At that November meeting, a parade of speakers implored the SRC to approve more charters. Typical was parent Elaine Wells of Boys’ Latin, who accused the SRC of “a war against better options” for families.

Wolf’s promises

It is still unclear whether Wolf can fulfill his promise to raise taxes to send to school districts and convince the legislature to enact a fairer education funding formula. Wolf will be facing a more Republican General Assembly than Gov. Corbett, whom he defeated, and one that just elected more conservative leadership.

Wolf won in part because inadequate education funding under Corbett became a statewide issue. Six districts outside Philadelphia, along with advocacy groups and parents, filed a lawsuit Nov. 10 against the state for failing to provide each child with a constitutionally mandated “thorough and efficient” education.

Meanwhile, a legislative panel, the Basic Education Funding Commission, charged with devising a fair, predictable education funding formula, has been traveling the state gathering data and testimony.

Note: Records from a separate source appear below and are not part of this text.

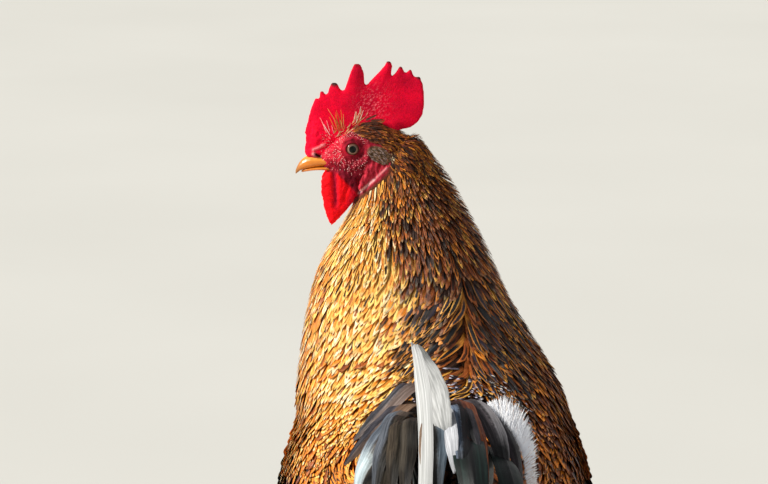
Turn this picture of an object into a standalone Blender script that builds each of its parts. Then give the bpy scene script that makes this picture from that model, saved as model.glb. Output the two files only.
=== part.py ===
"""A standing rooster, life size, with its head turned a quarter to its left.

Metres, +Z up. The bird heads towards -Y, so its left side is +X. It stands on z = 0.
The solids give the outline out to the tips of the feathers: trunk, neck and head are lofts
through ring stations, and every piece that meets another is cut back from it by GAP.
"""

import math

import bmesh
import bpy
from mathutils import Matrix, Vector

# Driving dimensions
GAP = 0.0004  # between any two pieces that meet
PLACE = Vector((0.0, -0.0987, 0.0))  # the model's shift that puts its box centre on the Z axis

HEAD_AT = Vector((0.0656, -0.100, 0.530))  # the head's own frame, just under the eyes; the head faces +X
EYE_RADIUS = 0.0062
EYE_SPREAD = 0.0122  # from the head's middle to an eye's centre
EYE_BACK = 0.0009
EYE_LIFT = 0.0022

HOCK_HEIGHT = 0.118
HOCK_BACK = 0.040
FOOT_SIDE = 0.062  # from the bird's middle to a foot
FOOT_Y = 0.006
SHANK_RADIUS = 0.0068
TOE_RADIUS = 0.0052
TOE_START = 0.0045  # from the foot's centre to where a toe begins, inside the shank

TAIL_ROOT = Vector((0.0, 0.160, 0.350))
VANE_THICKNESS = 0.0022

MM = 0.001

# Body stations: back point (y, z), front point (y, z), half width, middle x, drop of the left side
STATIONS = [
    ((-0.077, 0.517), (-0.123, 0.515), 0.023, 0.038, 0.0235),
    ((-0.068, 0.497), (-0.134, 0.493), 0.038, 0.029, 0.0165),
    ((-0.057, 0.477), (-0.146, 0.469), 0.051, 0.026, 0.0110),
    ((-0.044, 0.451), (-0.157, 0.435), 0.067, 0.024, 0.0060),
    ((-0.029, 0.420), (-0.168, 0.392), 0.081, 0.020, 0.0020),
    ((-0.010, 0.393), (-0.176, 0.346), 0.096, 0.011, 0.0),
    ((0.015, 0.375), (-0.177, 0.302), 0.106, 0.004, 0.0),
    ((0.045, 0.364), (-0.165, 0.261), 0.108, 0.0, 0.0),
    ((0.075, 0.358), (-0.136, 0.225), 0.107, 0.0, 0.0),
    ((0.101, 0.356), (-0.092, 0.198), 0.103, 0.0, 0.0),
    ((0.123, 0.357), (-0.038, 0.184), 0.096, 0.0, 0.0),
    ((0.142, 0.360), (0.018, 0.183), 0.086, 0.0, 0.0),
    ((0.158, 0.364), (0.070, 0.198), 0.072, 0.0, 0.0),
    ((0.171, 0.368), (0.114, 0.228), 0.056, 0.0, 0.0),
    ((0.181, 0.371), (0.148, 0.268), 0.040, 0.0, 0.0),
    ((0.188, 0.372), (0.172, 0.310), 0.024, 0.0, 0.0),
]
NECK_PARTS = 2.0  # the station where the upper neck meets the lower neck
CAPE_END = 5.0  # the station where the neck's cape meets the trunk
LAST = len(STATIONS) - 1.0
BACK_BREADTH = 0.10  # how much broader a trunk section is above its middle than below
PART_CUT = 0.006  # of a station, on each side of the cut between two parts of the body

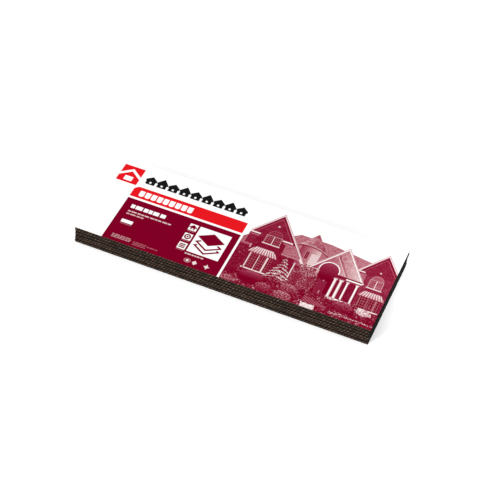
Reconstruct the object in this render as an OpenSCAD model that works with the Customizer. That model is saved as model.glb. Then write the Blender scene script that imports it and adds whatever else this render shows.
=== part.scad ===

It sat in Philadelphia on Nov. 18 and 19 and listened to everyone from religious leaders to charter operators lament the consequences of insufficient resources for city students.

One witness presented evidence that the state’s funding system discriminates by race. Data analyst David Mosenkis, affiliated with the faith-based group POWER, shared his scatter plot showing that under the current system, virtually all-White districts get more money per student than equally poor but more diverse districts.

Afterward, commission chair Sen. Pat Browne of Allentown said that he felt an obligation to make sure that Philadelphia gets an equitable share of state aid “to reflect the needs of its students in traditional and charter schools.” But he also stressed that the commission had to come up with something politically palatable.

Due to the fiscal chaos, Fitch Ratings in October downgraded the District’s bond rating, which officials said would have little practical effect. But Fitch analyst Eric Friedman summed up the situation, telling the Inquirer that the city’s public schools “are facing a number of challenges, and there’s no solution immediately in sight.”